The minimum sum-of-squares clustering (MSSC) problem is widely used
to find clusters within a set of data points. The problem is also known as
the $k$-means problem, since the most prominent heuristic to compute a feasible
point of this optimization problem is the $k$-means method. In many modern
applications, however, the clustering suffers from uncertain input data due to,
e.g., unstructured measurement errors. The reason for this is that the clustering
result then represents a clustering of the erroneous measurements instead of
retrieving the true underlying clustering structure. We address this issue by
applying robust optimization techniques: we derive the strictly and $\Gamma$-robust
counterparts of the MSSC problem, which are as challenging to solve as the
original model. Moreover, we develop alternating direction methods to quickly
compute feasible points of good quality. Our experiments reveal that the more
conservative strictly robust model consistently provides better clustering solutions
than the nominal and the less conservative $\Gamma$-robust models.
In the context of clustering problems, however, using only a heuristic solution
comes with severe disadvantages regarding the interpretation of the clustering.
This motivates us to study globally optimal algorithms for the MSSC problem.

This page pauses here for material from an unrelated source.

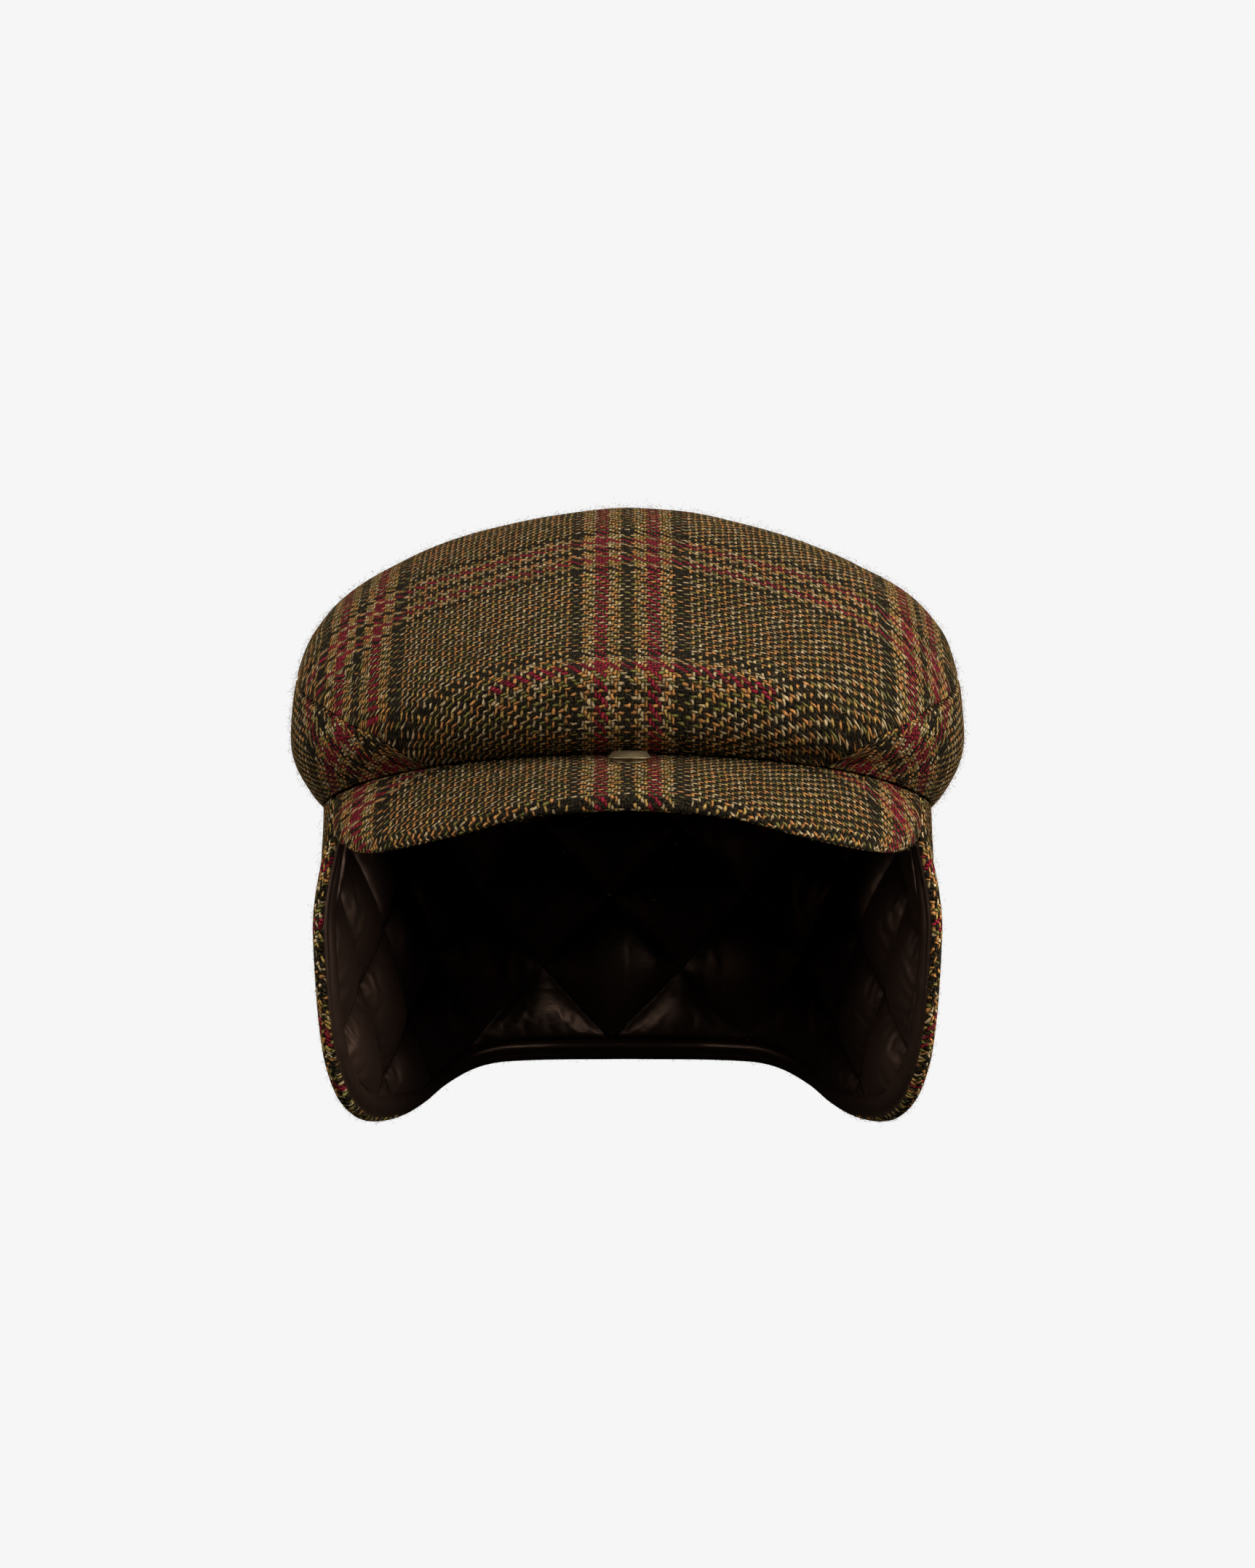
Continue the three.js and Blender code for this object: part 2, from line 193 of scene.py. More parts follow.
@dataclass
class CrownForm:
    """The crown's outside, by angle from the front in degrees and level from edge 0 to top 1."""

    rings: Table = Table(
        ("level", "width", "front", "back", "z_front", "z_side", "z_back", "square", "arch"),
        tuple(
            (i / 13, *row)
            for i, row in enumerate(
                (
                    (86.8, 100.5, 100.5, 15.3, 0.0, 0.0, 2.25, 1.6),
                    (89.7, 104.6, 103.0, 16.9, 3.4, 4.2, 2.25, 1.7),
                    (93.3, 109.6, 105.6, 18.8, 9.6, 10.8, 2.25, 2.1),
                    (95.4, 113.0, 107.0, 22.6, 15.6, 18.0, 2.3, 3.2),
                    (95.9, 114.6, 107.5, 30.0, 20.6, 25.2, 2.35, 6.0),
                    (95.6, 114.4, 107.0, 37.4, 26.4, 32.6, 2.35, 9.0),
                    (95.0, 104.6, 104.6, 42.8, 34.4, 41.4, 2.35, 6.0),
                    (93.2, 90.8, 99.4, 48.9, 43.2, 50.2, 2.3, 4.0),
                    (89.5, 76.2, 91.4, 56.0, 51.8, 59.0, 2.25, 3.0),
                    (81.8, 59.6, 79.8, 64.3, 60.8, 67.6, 2.2, 2.4),
                    (68.2, 40.6, 63.4, 73.2, 69.4, 75.8, 2.12, 2.0),
                    (47.6, 19.4, 44.4, 80.6, 78.2, 81.8, 2.05, 2.0),
                    (24.2, -0.6, 28.0, 85.4, 84.6, 85.8, 2.0, 2.0),
                    (0.0, -13.6, 13.6, 87.0, 87.0, 87.0, 2.0, 2.0),
                    (-24.2, -26.6, -0.8, 85.4, 84.6, 85.8, 2.0, 2.0),
                )
            )
        ),
    )
    seam: Table = Table(
        ("angle", "level"),
        (
            (33, 0.0),
            (35, 0.13),
            (38, 0.235),
            (42, 0.30),
            (50, 0.385),
            (62, 0.43),
            (80, 0.485),
            (100, 0.50),
            (140, 0.48),
            (180, 0.46),
        ),
    )
    rim_turn: float = 0.16
    angle_steps: int = 361
    level_steps: int = 241
    arcs: Array = field(init=False)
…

We note that although some algorithms have already been proposed for this
problem, it is still far from being “practically solved”. Therefore, we propose
mixed-integer programming techniques, which are mainly based on geometric
ideas and which can be incorporated in a
branch-and-cut based algorithm tailored
to the MSSC problem. Our numerical experiments show that these techniques
significantly improve the solution process of a
state-of-the-art MINLP solver
when applied to the problem.
We then turn to the study of cardinality-constrained optimization problems.

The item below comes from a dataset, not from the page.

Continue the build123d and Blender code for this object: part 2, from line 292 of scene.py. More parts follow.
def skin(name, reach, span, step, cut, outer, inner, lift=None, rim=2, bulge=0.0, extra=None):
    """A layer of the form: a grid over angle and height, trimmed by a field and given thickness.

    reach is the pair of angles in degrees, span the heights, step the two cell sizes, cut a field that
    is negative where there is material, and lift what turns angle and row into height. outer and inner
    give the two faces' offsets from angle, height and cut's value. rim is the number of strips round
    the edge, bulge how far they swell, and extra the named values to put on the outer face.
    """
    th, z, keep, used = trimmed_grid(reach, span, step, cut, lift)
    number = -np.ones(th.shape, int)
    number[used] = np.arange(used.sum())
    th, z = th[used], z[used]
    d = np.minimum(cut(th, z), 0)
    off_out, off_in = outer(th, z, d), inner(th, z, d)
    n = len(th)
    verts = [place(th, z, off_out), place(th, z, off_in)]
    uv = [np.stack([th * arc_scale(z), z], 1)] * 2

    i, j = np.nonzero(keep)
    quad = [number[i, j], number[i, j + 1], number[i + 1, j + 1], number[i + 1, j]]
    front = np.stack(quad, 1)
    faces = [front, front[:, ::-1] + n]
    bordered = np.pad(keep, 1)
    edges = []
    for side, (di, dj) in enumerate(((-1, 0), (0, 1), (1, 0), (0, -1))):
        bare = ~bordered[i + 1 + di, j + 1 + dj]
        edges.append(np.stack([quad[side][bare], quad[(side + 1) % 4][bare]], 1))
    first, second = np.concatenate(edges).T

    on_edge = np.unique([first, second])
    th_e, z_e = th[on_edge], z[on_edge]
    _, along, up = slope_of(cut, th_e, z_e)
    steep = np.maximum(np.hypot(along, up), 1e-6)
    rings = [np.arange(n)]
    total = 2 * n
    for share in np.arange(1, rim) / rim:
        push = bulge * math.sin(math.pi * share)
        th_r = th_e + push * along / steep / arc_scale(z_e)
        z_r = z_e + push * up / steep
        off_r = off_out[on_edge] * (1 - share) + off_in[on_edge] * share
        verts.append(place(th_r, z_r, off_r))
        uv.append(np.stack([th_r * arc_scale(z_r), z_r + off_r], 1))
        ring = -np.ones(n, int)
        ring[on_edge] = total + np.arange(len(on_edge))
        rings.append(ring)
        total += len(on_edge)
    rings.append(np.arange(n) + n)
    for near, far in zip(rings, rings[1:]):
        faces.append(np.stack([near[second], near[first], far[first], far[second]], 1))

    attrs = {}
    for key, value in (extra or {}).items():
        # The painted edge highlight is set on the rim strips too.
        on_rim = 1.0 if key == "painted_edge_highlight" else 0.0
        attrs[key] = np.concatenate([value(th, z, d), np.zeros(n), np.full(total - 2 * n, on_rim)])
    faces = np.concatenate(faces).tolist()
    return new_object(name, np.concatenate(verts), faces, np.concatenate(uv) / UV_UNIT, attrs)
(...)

We consider two famous problem instances of this class: sparse portfolio optimization and sparse regression problems. In many modern applications, it is common
to consider problems with thousands of variables. Therefore, globally optimal
algorithms are not always computationally viable and the study of sophisticated
heuristics is very desirable. Since these problems have a discrete-continuous
structure, decomposition methods are particularly well suited. We then apply a
penalty alternating direction method that explores this structure and provides
very good feasible points in a reasonable amount of time. Our computational
study shows that our methods are competitive to
state-of-the-art solvers and heuristics.
Due to the transition towards climate neutrality, energy markets are rapidly evolving. New technologies are developed that allow electricity from renewable energy sources to be stored or to be converted into other energy commodities. As a consequence, new players enter the markets and existing players gain more importance. Market equilibrium problems are capable of capturing these changes and therefore enable us to answer contemporary research questions with regard to energy market design and climate policy.
This cumulative dissertation is devoted to the study of different market equilibrium problems that address such emerging aspects in liberalized energy markets. In the first part, we review a well-studied competitive equilibrium model for energy commodity markets and extend this model by sector coupling, by temporal coupling, and by a more detailed representation of physical laws and technical requirements. Moreover, we summarize our main contributions of the last years with respect to analyzing the market equilibria of the resulting equilibrium problems.
For the extension regarding sector coupling, we derive sufficient conditions for ensuring uniqueness of the short-run equilibrium a priori and for verifying uniqueness of the long-run equilibrium a posteriori. Furthermore, we present illustrative examples that each of the derived conditions is indeed necessary to guarantee uniqueness in general.
For the extension regarding temporal coupling, we provide sufficient conditions for ensuring uniqueness of demand and production a priori. These conditions also imply uniqueness of the short-run equilibrium in case of a single storage operator. However, in case of multiple storage operators, examples illustrate that charging and discharging decisions are not unique in general. We conclude the equilibrium analysis with an a posteriori criterion for verifying uniqueness of a given short-run equilibrium. Since the computation of equilibria is much more challenging due to the temporal coupling, we shortly review why a tailored parallel and distributed alternating direction method of multipliers enables to efficiently compute market equilibria.
For the extension regarding physical laws and technical requirements, we show that, in nonconvex settings, existence of an equilibrium is not guaranteed and that the fundamental welfare theorems therefore fail to hold. In addition, we argue that the welfare theorems can be re-established in a market design in which the system operator is committed to a welfare objective. For the case of a profit-maximizing system operator, we propose an algorithm that indicates existence of an equilibrium and that computes an equilibrium in the case of existence. Based on well-known instances from the literature on the gas and electricity sector, we demonstrate the broad applicability of our algorithm. Our computational results suggest that an equilibrium often exists for an application involving nonconvex but continuous stationary gas physics. In turn, integralities introduced due to the switchability of DC lines in DC electricity networks lead to many instances without an equilibrium. Finally, we state sufficient conditions under which the gas application has a unique equilibrium and the line switching application has finitely many.
In the second part, all preprints belonging to this cumulative dissertation are provided. These preprints, as well as two journal articles to which the author of this thesis contributed, are referenced within the extended summary in the first part and contain more details.